Word Usual feel Common use
Ascender Formal and precise Promotion, ranked movement, totals, written Spanish
Subir Everyday and broad Go up, upload, get on, raise, put something up
Elevar More deliberate or technical Lift, raise, increase, put higher

Common Mistakes Learners Make With Ascender

One common slip is forcing “ascend” into every English translation. English does use “ascend,” yet far less often than Spanish uses ascender. If you translate too tightly, your English can sound stiff. “Rise,” “go up,” “climb,” “be promoted,” and “amount to” will often fit better.

Another slip is missing the formal tone. If a learner sees ascender in a news article and tries to mirror that same tone in a light chat, the line may sound bookish. That is not wrong, though it may feel less natural than subir.

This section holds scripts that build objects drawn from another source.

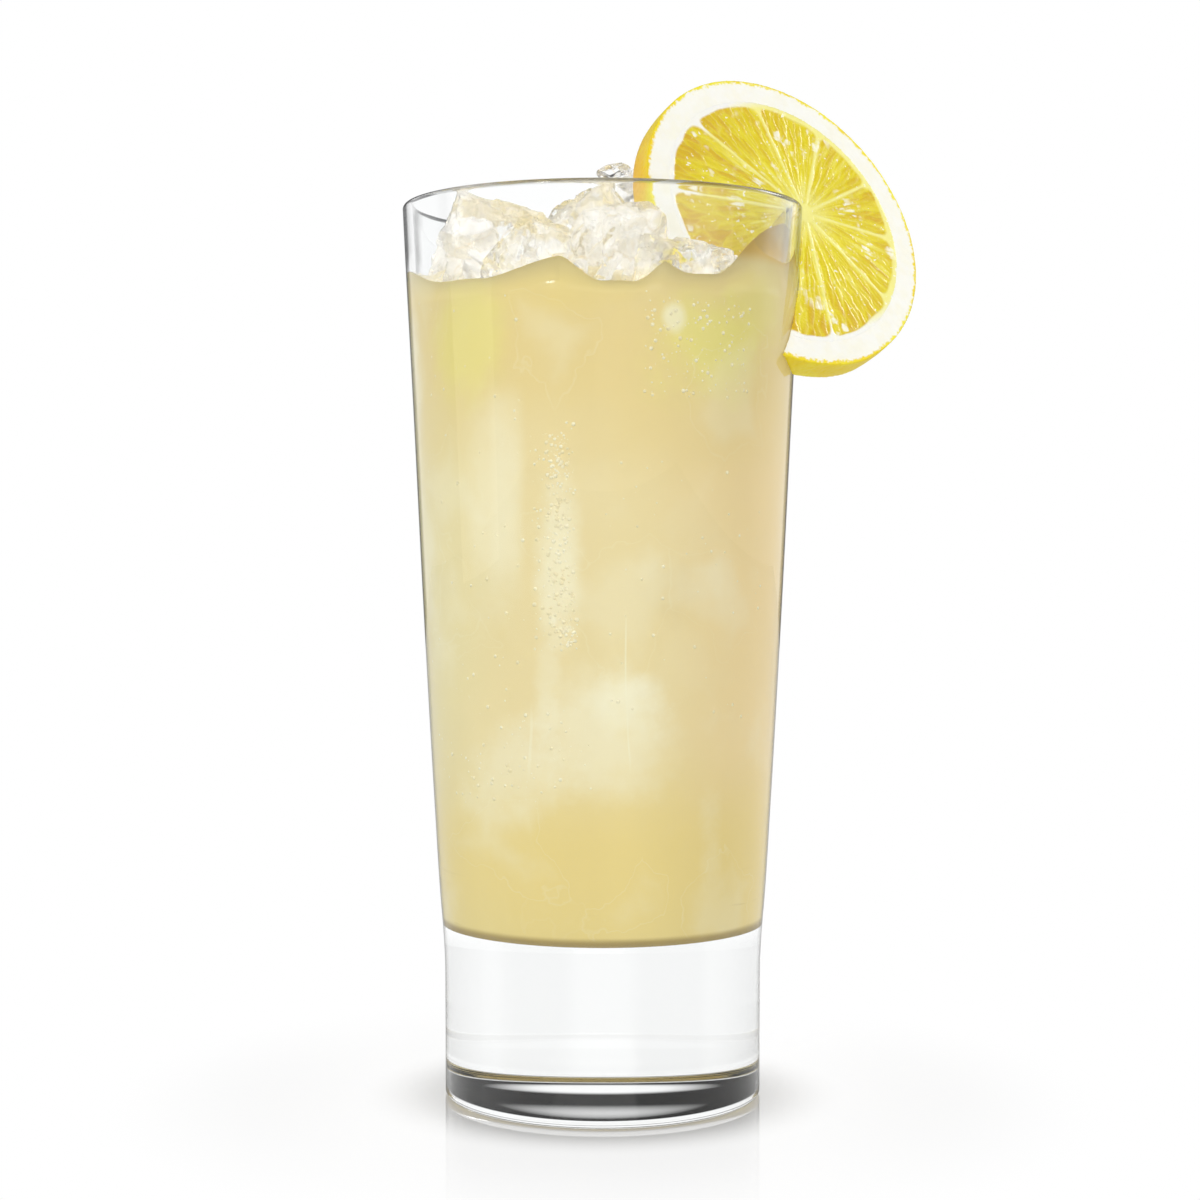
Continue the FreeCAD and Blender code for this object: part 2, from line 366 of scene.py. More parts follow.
floorValues = {
    "half": 1.5, "under": 0.06, "colour": (0.95, 0.95, 0.95, 1.0), "roughness": 0.05, "mirror": 0.38,
    # how much of the floor is plain white: beside the base, past its soft shadow, and far away
    "whiteShare": (0.08, 0.80), "throughGlass": 0.85,
    # the grey painted shadow around the base: its reach, also used for the white share, and its tone
    "shade": (0.0285, 0.046), "fade": (0.045, 0.095), "paintedShadowTone": (0.62, 0.62, 0.62, 1.0),
}


def makeFloor(v):
    half, down = v["half"], -v["under"] * mm
    corners = [(-half, -half, down), (half, -half, down), (half, half, down), (-half, half, down)]
    floor = meshObject("floor", corners, [(0, 1, 2, 3)], smooth=False)
    material, maker = newMaterial("white_sweep")
    where = maker.place()
    away = maker.length(where)
    shade, fade = maker.mask(away, *v["shade"]), maker.mask(away, *v["fade"])
    ray = maker.node("ShaderNodeLightPath").outputs
    camera, through = Signal(maker, ray["Is Camera Ray"]), Signal(maker, ray["Is Transmission Ray"])
    # painted shadow: the floor's colour turns grey near the base, as well as letting the real shadow
    # show there through less plain white
    matt = maker.node("ShaderNodeBsdfDiffuse", None, {
        "Color": maker.mixColour(shade, v["paintedShadowTone"], v["colour"])}).outputs[0]
    gloss = maker.node("ShaderNodeBsdfGlossy", None, {
        "Color": (1, 1, 1, 1), "Roughness": v["roughness"]}).outputs[0]
    white = maker.node("ShaderNodeEmission", None, {
        "Color": (1, 1, 1, 1), "Strength": 1.0}).outputs[0]
    beside, past = v["whiteShare"]
    share = camera * (shade * (past - beside) + fade * (1.0 - past) + beside)
    share = share + through * v["throughGlass"]
    surface = maker.blended(v["mirror"], matt, gloss)
    finish(maker, maker.blended(share, surface, white))
    floor.data.materials.append(material)


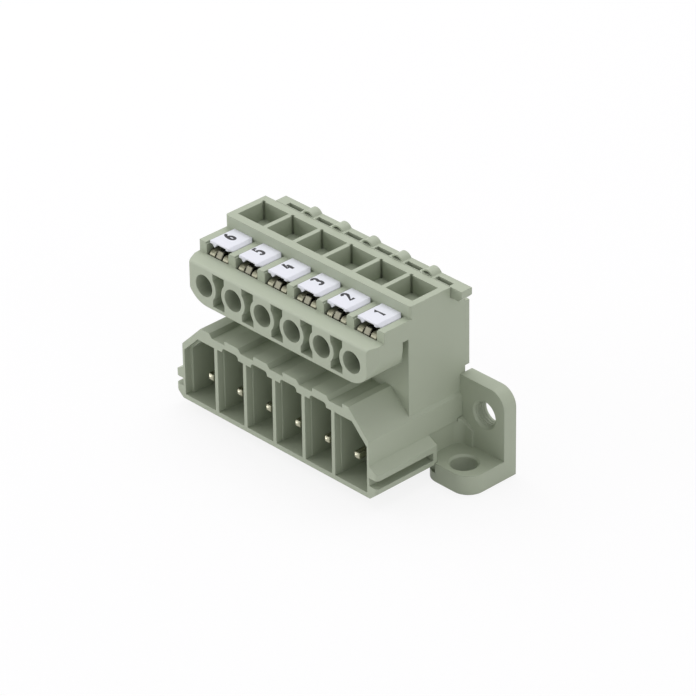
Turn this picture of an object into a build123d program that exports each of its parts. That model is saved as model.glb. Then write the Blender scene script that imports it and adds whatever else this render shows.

A third slip is mixing up the verb with the noun ascenso. Ascender is the action: to rise or be promoted. Ascenso is the event or result: a rise, climb, or promotion. You might say Su ascenso fue rápido, yet Ella ascendió pronto.

A Simple Memory Hook

Think of ascender as “heading upward toward a higher point.” That one image fits most uses. A trail heads upward. A plane heads upward. A worker heads upward in rank. A bill heads upward until it lands on a total. The details shift, yet the upward pull stays steady.

Ascender Meaning In Spanish In Everyday Reading

If your goal is reading fluency, train your eye to catch the subject first. That is the fastest route to the right meaning. In a travel text, ascender may describe roads, trails, lifts, or flights. In news and business writing, it often points to promotions, office changes, prices, debts, and totals.

If your goal is speaking, you do not need to force this verb into every sentence. Learn it well for reading and listening, then use it when the tone fits. That balance keeps your Spanish natural while still widening your range.

So when you meet ascender, think upward, then read the setting. That small move is usually enough to land on the right meaning without guesswork.